Give the material again in full, matching it exactly.

§ Dataset excerpt
==============================

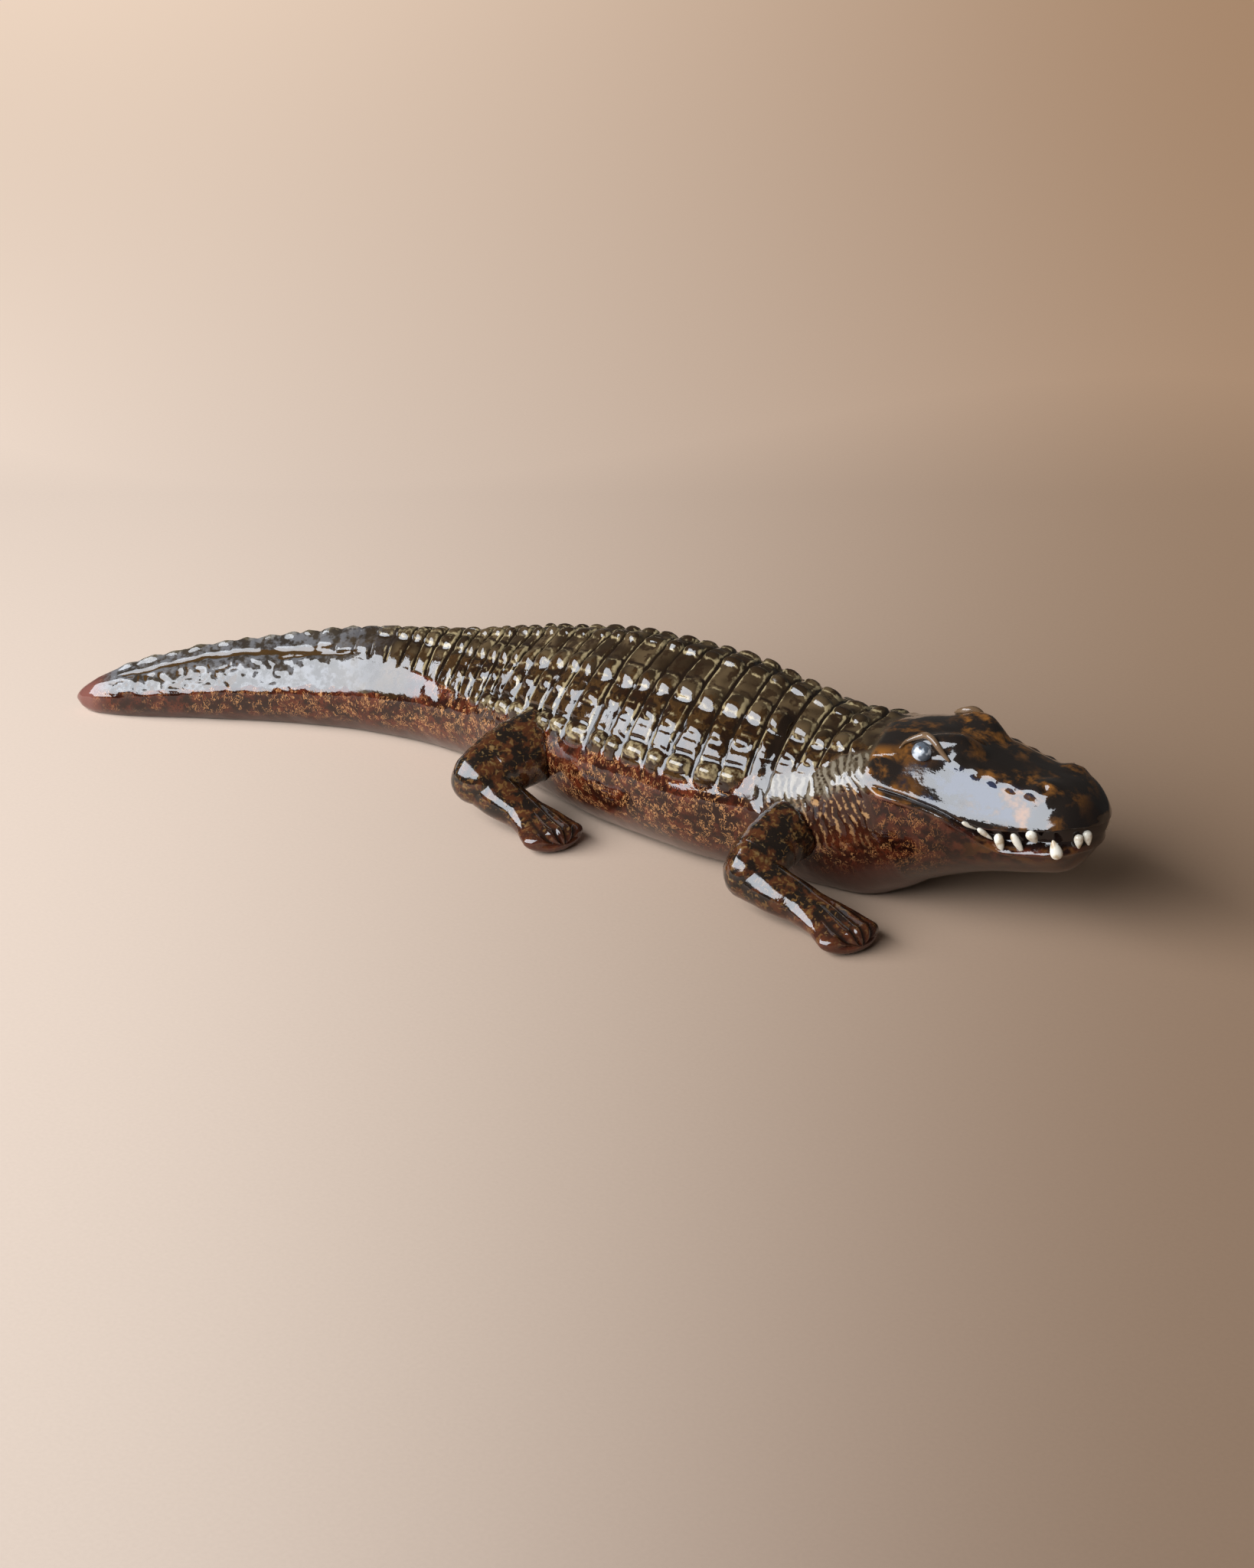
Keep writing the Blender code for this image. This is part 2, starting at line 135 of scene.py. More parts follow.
# The head's section above the mouth line: angle, share of the half width, share of the height
HEAD_SECTION = np.array([
    (0, 0, 1), (0.35, 0.35, 0.98), (0.6, 0.56, 0.91), (0.75, 0.655, 0.8),
    (1.1, 0.84, 0.45), (1.32, 0.955, 0.215), (1.45, 0.99, 0.08), (math.pi / 2, 1, 0),
])
EYE = (148, 0.68)
BROW = (156, 0.52)
NOSTRIL = (184, 0.64)
MOUTH_CORNER = 140
# The mouth: place along X, height of the upper lip's edge, height of the gap below it
MOUTH = np.array([
    (136, 43.8, 0.8), (146, 42.2, 0.9), (157.2, 38.9, 1), (163, 36.6, 1.5), (170, 35.2, 3.6),
    (176, 35.6, 5.8), (184, 37, 6.3), (193, 38.7, 7), (198.5, 38.3, 7),
])
# The edge between neck and head: angle, place along X
HEAD_EDGE = np.array([
    (0, 130), (0.5, 134), (0.9, 135.8), (1.3, 137), (1.6, 139.5), (1.85, 142.5),
    (3.2, 146),
]).T
# The rim of the upper eyelid: place along X, angle
EYELID = (
    (141.6, 0.7), (142.3, 0.59), (144.2, 0.515), (146.8, 0.485), (149.2, 0.53), (152.2, 0.62),
    (155.8, 0.725),
)
# Corners of a ring on trunk and head: angle from which they are so far apart
TRUNK_CORNERS = ((0, 0.029), (1.4, 0.04), (1.95, 0.085), (math.pi, 1))
HEAD_CORNERS = (
    (0, 0.05), (0.45, 0.024), (0.9, 0.045), (1.2, 0.017), (1.5, 0.03), (2.1, 0.085),
    (math.pi, 1),
)

# Teeth of one side: place along X and angle of the root, the same of the tip, width
TEETH = (
    (163.5, 1.4, 168.2, 1.58, 1.5),
    (168.5, 1.46, 172.8, 1.71, 1.8),
    (174.3, 1.58, 175.5, 1.92, 3),
    (178.3, 1.54, 181.5, 1.96, 2.5),
    (183, 1.44, 185.2, 1.75, 3.4),
    (190, 2.08, 189.2, 1.69, 3.8),
    (194.6, 1.72, 194.3, 2.12, 2.9),
    (196.2, 1.72, 196, 2.28, 2.9),
)

# Legs of the right side: centre, half width and half height of the section
UPPER_FORELEG = (
    (112, -18, 22, 14, 12), (113, -30, 22, 11, 10.5), (113, -42, 20, 9.5, 9.2),
    (113, -50, 15.5, 8.8, 8.8),
)
LOWER_FORELEG = (
    (113, -51, 13.5, 8.6, 8.6), (121, -51, 11, 7.6, 7.2), (131, -48.5, 7.8, 7, 5.8),
    (140, -48.5, 6, 8.6, 4.9), (150, -50, 4.2, 10.8, 4.2),
)
UPPER_HINDLEG = (
    (12, -18, 21, 17, 14), (12, -34, 22, 14, 12.5), (10, -48, 20, 12, 11),
    (8.5, -57, 17, 9.8, 9.8),
)
LOWER_HINDLEG = (
    (8.5, -58, 15.5, 9, 9), (15, -58, 12, 7.8, 7.4), (23, -56, 8.2, 7, 5.8),
    (29.5, -55.5, 6, 8.6, 4.9), (38.5, -57, 4.2, 10.8, 4.2),
)

# The camera, as the photograph was taken: the ways back from the figure and to the right
CAMERA_BACK = Vector((0.6348, -0.6713, 0.3827))
CAMERA_RIGHT = Vector((0.7266, 0.6871, 0.0))
CAMERA_PLACE = CAMERA_BACK * 1000 + CAMERA_RIGHT * 11 - CAMERA_BACK.cross(CAMERA_RIGHT) * 6
FOCAL_LENGTH = 70.3

# The studio
FLOOR_REACH = 4.0
WINDOW_PLACE = (-0.183, -0.823, 0.501)
WINDOW_FACING = (0.167, 0.606, -0.778)
WINDOW_SIZE = (1.6, 0.66)
WINDOW_RADIANCE = 9.0
WINDOW_COLOUR = (0.88, 0.93, 1.0)
ROOM_COLOUR = (0.9, 0.84, 0.78, 1.0)
ROOM_STRENGTH = 0.1
# Painted light falloff on the paper: cream where lit at the left, brown at the right
PAINTED_FALLOFF_TONES = (0.8, 0.63, 0.5), (0.29, 0.18, 0.108)

# Colours of the glaze, where a pair makes a cloudy ground: armour and tail
OLIVE = (0.022, 0.012, 0.005), (0.08, 0.051, 0.024)
UMBER = (0.016, 0.006, 0.002), (0.11, 0.052, 0.013)
POOL_BROWN = (0.018, 0.008, 0.003)
CREAM = (0.31, 0.238, 0.125)
GROOVE_BLACK = (0.012, 0.006, 0.003)
# A painted reflection of the window on the tail's upper side, in grey-white
TAIL_PAINTED_REFLECTION = (0.03, 0.024, 0.019), (0.135, 0.132, 0.135)
TAIL_AMBER = (0.06, 0.03, 0.009)
TAIL_TIP_PINK = (0.15, 0.055, 0.042)
# Flanks, neck and legs
FLANK_RED = (0.016, 0.004, 0.002), (0.088, 0.017, 0.006)
FLANK_BLACK = (0.01, 0.003, 0.002)
OCHRE = (0.42, 0.2, 0.075)
BELLY_BROWN = (0.052, 0.017, 0.011)
# A painted highlight on the upper neck folds, pale grey-beige over grey-brown
FOLD_PAINTED_HIGHLIGHT = (0.06, 0.042, 0.024), (0.165, 0.135, 0.095)
LOW_FOLD_TAN = (0.028, 0.008, 0.004), (0.3, 0.165, 0.07)
FOLD_BLACK = (0.012, 0.006, 0.004)
LEG_RED = (0.01, 0.006, 0.004), (0.06, 0.018, 0.006)
LEG_AMBER = (0.135, 0.068, 0.02)
LEG_OLIVE = (0.19, 0.125, 0.052)
SOLE_RED = (0.09, 0.022, 0.01)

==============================

§ Output for this task
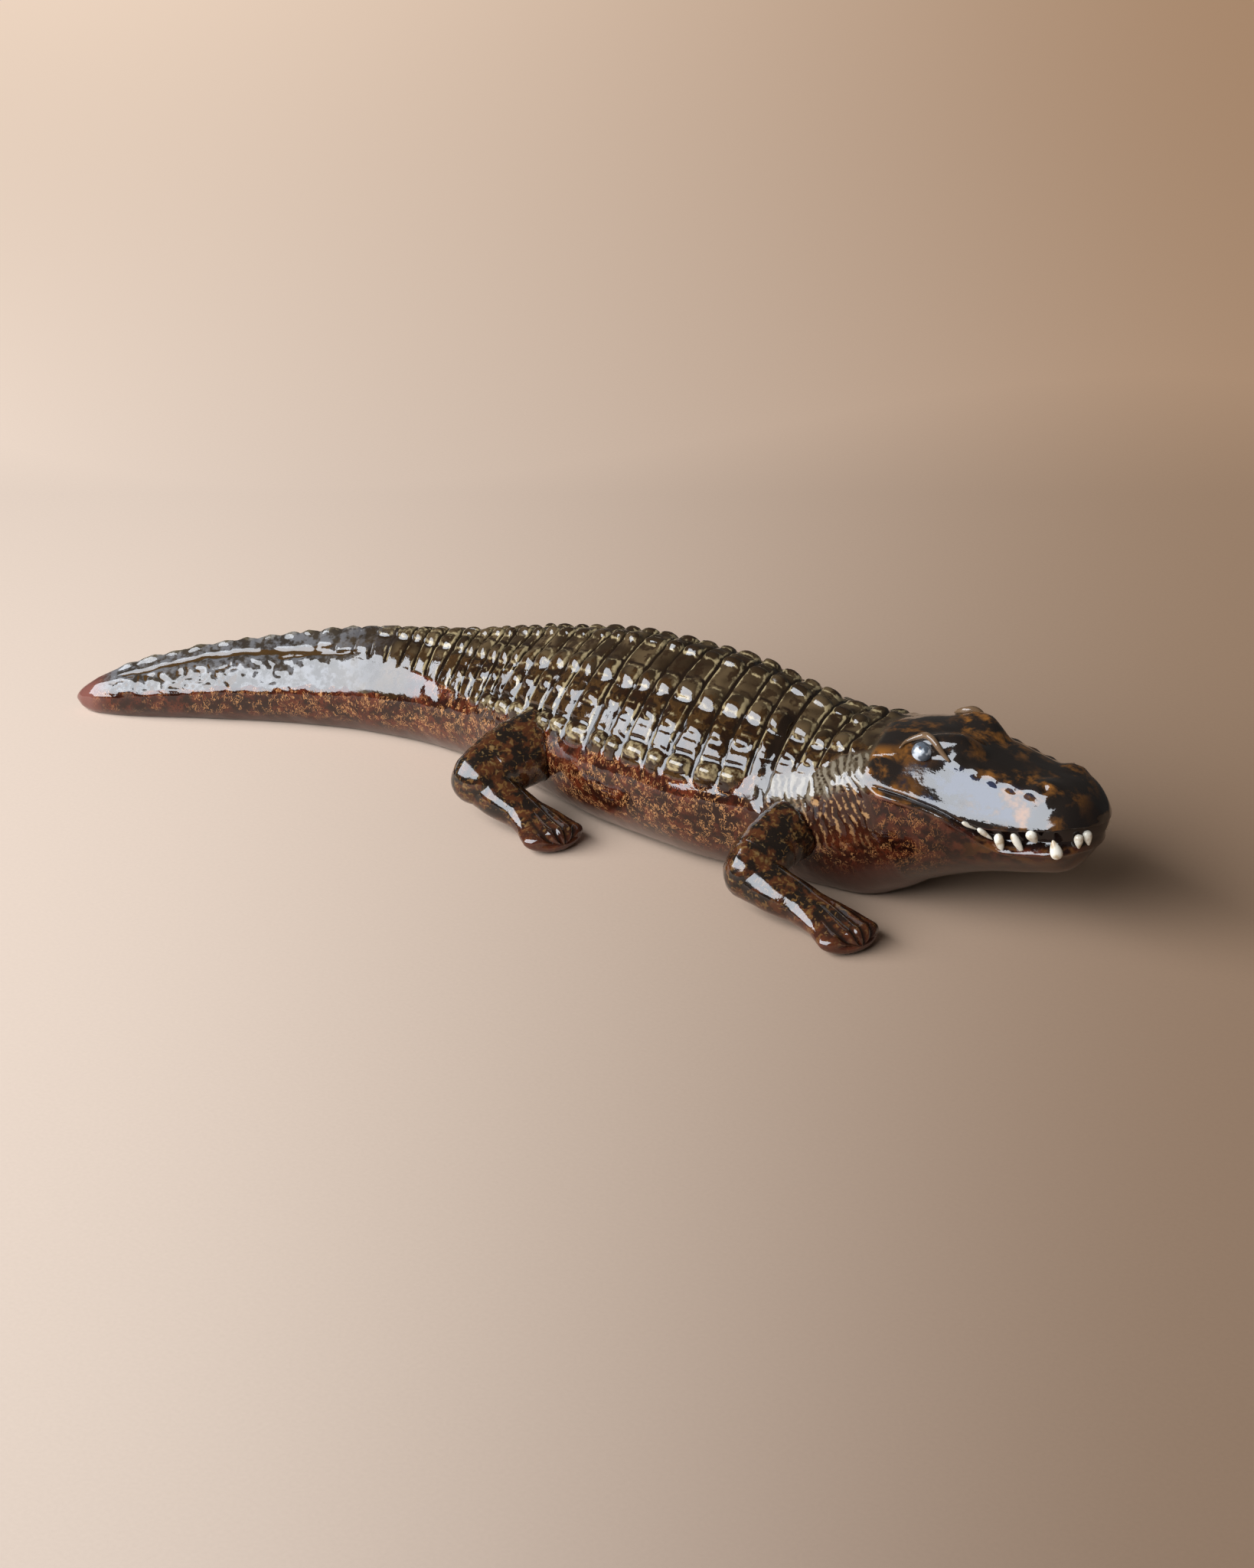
Keep writing the Blender code for this image. This is part 2, starting at line 135 of scene.py. More parts follow.
# The head's section above the mouth line: angle, share of the half width, share of the height
HEAD_SECTION = np.array([
    (0, 0, 1), (0.35, 0.35, 0.98), (0.6, 0.56, 0.91), (0.75, 0.655, 0.8),
    (1.1, 0.84, 0.45), (1.32, 0.955, 0.215), (1.45, 0.99, 0.08), (math.pi / 2, 1, 0),
])
EYE = (148, 0.68)
BROW = (156, 0.52)
NOSTRIL = (184, 0.64)
MOUTH_CORNER = 140
# The mouth: place along X, height of the upper lip's edge, height of the gap below it
MOUTH = np.array([
    (136, 43.8, 0.8), (146, 42.2, 0.9), (157.2, 38.9, 1), (163, 36.6, 1.5), (170, 35.2, 3.6),
    (176, 35.6, 5.8), (184, 37, 6.3), (193, 38.7, 7), (198.5, 38.3, 7),
])
# The edge between neck and head: angle, place along X
HEAD_EDGE = np.array([
    (0, 130), (0.5, 134), (0.9, 135.8), (1.3, 137), (1.6, 139.5), (1.85, 142.5),
    (3.2, 146),
]).T
# The rim of the upper eyelid: place along X, angle
EYELID = (
    (141.6, 0.7), (142.3, 0.59), (144.2, 0.515), (146.8, 0.485), (149.2, 0.53), (152.2, 0.62),
    (155.8, 0.725),
)
# Corners of a ring on trunk and head: angle from which they are so far apart
TRUNK_CORNERS = ((0, 0.029), (1.4, 0.04), (1.95, 0.085), (math.pi, 1))
HEAD_CORNERS = (
    (0, 0.05), (0.45, 0.024), (0.9, 0.045), (1.2, 0.017), (1.5, 0.03), (2.1, 0.085),
    (math.pi, 1),
)

# Teeth of one side: place along X and angle of the root, the same of the tip, width
TEETH = (
    (163.5, 1.4, 168.2, 1.58, 1.5),
    (168.5, 1.46, 172.8, 1.71, 1.8),
    (174.3, 1.58, 175.5, 1.92, 3),
    (178.3, 1.54, 181.5, 1.96, 2.5),
    (183, 1.44, 185.2, 1.75, 3.4),
    (190, 2.08, 189.2, 1.69, 3.8),
    (194.6, 1.72, 194.3, 2.12, 2.9),
    (196.2, 1.72, 196, 2.28, 2.9),
)

# Legs of the right side: centre, half width and half height of the section
UPPER_FORELEG = (
    (112, -18, 22, 14, 12), (113, -30, 22, 11, 10.5), (113, -42, 20, 9.5, 9.2),
    (113, -50, 15.5, 8.8, 8.8),
)
LOWER_FORELEG = (
    (113, -51, 13.5, 8.6, 8.6), (121, -51, 11, 7.6, 7.2), (131, -48.5, 7.8, 7, 5.8),
    (140, -48.5, 6, 8.6, 4.9), (150, -50, 4.2, 10.8, 4.2),
)
UPPER_HINDLEG = (
    (12, -18, 21, 17, 14), (12, -34, 22, 14, 12.5), (10, -48, 20, 12, 11),
    (8.5, -57, 17, 9.8, 9.8),
)
LOWER_HINDLEG = (
    (8.5, -58, 15.5, 9, 9), (15, -58, 12, 7.8, 7.4), (23, -56, 8.2, 7, 5.8),
    (29.5, -55.5, 6, 8.6, 4.9), (38.5, -57, 4.2, 10.8, 4.2),
)

# The camera, as the photograph was taken: the ways back from the figure and to the right
CAMERA_BACK = Vector((0.6348, -0.6713, 0.3827))
CAMERA_RIGHT = Vector((0.7266, 0.6871, 0.0))
CAMERA_PLACE = CAMERA_BACK * 1000 + CAMERA_RIGHT * 11 - CAMERA_BACK.cross(CAMERA_RIGHT) * 6
FOCAL_LENGTH = 70.3

# The studio
FLOOR_REACH = 4.0
WINDOW_PLACE = (-0.183, -0.823, 0.501)
WINDOW_FACING = (0.167, 0.606, -0.778)
WINDOW_SIZE = (1.6, 0.66)
WINDOW_RADIANCE = 9.0
WINDOW_COLOUR = (0.88, 0.93, 1.0)
ROOM_COLOUR = (0.9, 0.84, 0.78, 1.0)
ROOM_STRENGTH = 0.1
# Painted light falloff on the paper: cream where lit at the left, brown at the right
PAINTED_FALLOFF_TONES = (0.8, 0.63, 0.5), (0.29, 0.18, 0.108)

# Colours of the glaze, where a pair makes a cloudy ground: armour and tail
OLIVE = (0.022, 0.012, 0.005), (0.08, 0.051, 0.024)
UMBER = (0.016, 0.006, 0.002), (0.11, 0.052, 0.013)
POOL_BROWN = (0.018, 0.008, 0.003)
CREAM = (0.31, 0.238, 0.125)
GROOVE_BLACK = (0.012, 0.006, 0.003)
# A painted reflection of the window on the tail's upper side, in grey-white
TAIL_PAINTED_REFLECTION = (0.03, 0.024, 0.019), (0.135, 0.132, 0.135)
TAIL_AMBER = (0.06, 0.03, 0.009)
TAIL_TIP_PINK = (0.15, 0.055, 0.042)
# Flanks, neck and legs
FLANK_RED = (0.016, 0.004, 0.002), (0.088, 0.017, 0.006)
FLANK_BLACK = (0.01, 0.003, 0.002)
OCHRE = (0.42, 0.2, 0.075)
BELLY_BROWN = (0.052, 0.017, 0.011)
# A painted highlight on the upper neck folds, pale grey-beige over grey-brown
FOLD_PAINTED_HIGHLIGHT = (0.06, 0.042, 0.024), (0.165, 0.135, 0.095)
LOW_FOLD_TAN = (0.028, 0.008, 0.004), (0.3, 0.165, 0.07)
FOLD_BLACK = (0.012, 0.006, 0.004)
LEG_RED = (0.01, 0.006, 0.004), (0.06, 0.018, 0.006)
LEG_AMBER = (0.135, 0.068, 0.02)
LEG_OLIVE = (0.19, 0.125, 0.052)
SOLE_RED = (0.09, 0.022, 0.01)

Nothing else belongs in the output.